Reproduce the listing below verbatim.

━━━━

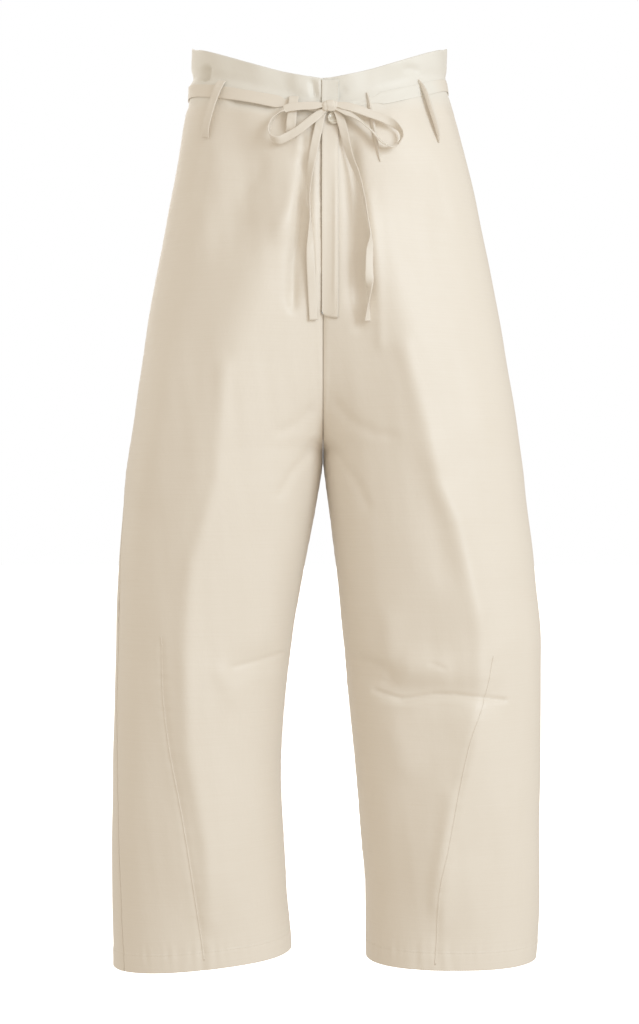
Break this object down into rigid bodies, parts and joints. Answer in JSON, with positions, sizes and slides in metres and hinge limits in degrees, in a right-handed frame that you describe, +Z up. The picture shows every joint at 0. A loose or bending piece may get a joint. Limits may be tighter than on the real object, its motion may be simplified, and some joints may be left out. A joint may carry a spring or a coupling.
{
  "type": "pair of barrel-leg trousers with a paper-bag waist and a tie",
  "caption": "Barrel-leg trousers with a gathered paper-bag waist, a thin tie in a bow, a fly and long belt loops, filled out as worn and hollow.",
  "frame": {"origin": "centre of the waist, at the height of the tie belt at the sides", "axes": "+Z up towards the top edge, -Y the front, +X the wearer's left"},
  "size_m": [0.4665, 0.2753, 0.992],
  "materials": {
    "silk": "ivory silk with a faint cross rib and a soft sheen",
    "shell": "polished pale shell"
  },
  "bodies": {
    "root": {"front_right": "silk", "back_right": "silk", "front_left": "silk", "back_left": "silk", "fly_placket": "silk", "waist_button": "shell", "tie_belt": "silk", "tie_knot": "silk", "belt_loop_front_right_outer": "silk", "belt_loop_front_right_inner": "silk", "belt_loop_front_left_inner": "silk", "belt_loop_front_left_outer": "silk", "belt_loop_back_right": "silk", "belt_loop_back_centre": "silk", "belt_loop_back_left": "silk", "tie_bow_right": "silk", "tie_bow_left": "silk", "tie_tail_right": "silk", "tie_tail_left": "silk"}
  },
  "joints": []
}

━━━━

Answer to this exercise =>
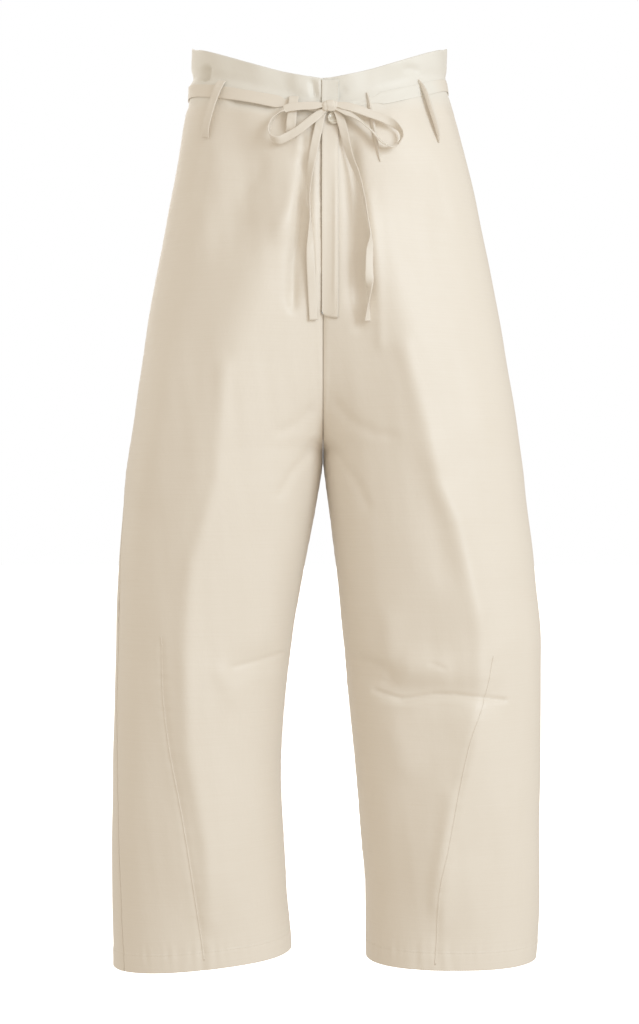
Break this object down into rigid bodies, parts and joints. Answer in JSON, with positions, sizes and slides in metres and hinge limits in degrees, in a right-handed frame that you describe, +Z up. The picture shows every joint at 0. A loose or bending piece may get a joint. Limits may be tighter than on the real object, its motion may be simplified, and some joints may be left out. A joint may carry a spring or a coupling.
{
  "type": "pair of barrel-leg trousers with a paper-bag waist and a tie",
  "caption": "Barrel-leg trousers with a gathered paper-bag waist, a thin tie in a bow, a fly and long belt loops, filled out as worn and hollow.",
  "frame": {"origin": "centre of the waist, at the height of the tie belt at the sides", "axes": "+Z up towards the top edge, -Y the front, +X the wearer's left"},
  "size_m": [0.4665, 0.2753, 0.992],
  "materials": {
    "silk": "ivory silk with a faint cross rib and a soft sheen",
    "shell": "polished pale shell"
  },
  "bodies": {
    "root": {"front_right": "silk", "back_right": "silk", "front_left": "silk", "back_left": "silk", "fly_placket": "silk", "waist_button": "shell", "tie_belt": "silk", "tie_knot": "silk", "belt_loop_front_right_outer": "silk", "belt_loop_front_right_inner": "silk", "belt_loop_front_left_inner": "silk", "belt_loop_front_left_outer": "silk", "belt_loop_back_right": "silk", "belt_loop_back_centre": "silk", "belt_loop_back_left": "silk", "tie_bow_right": "silk", "tie_bow_left": "silk", "tie_tail_right": "silk", "tie_tail_left": "silk"}
  },
  "joints": []
}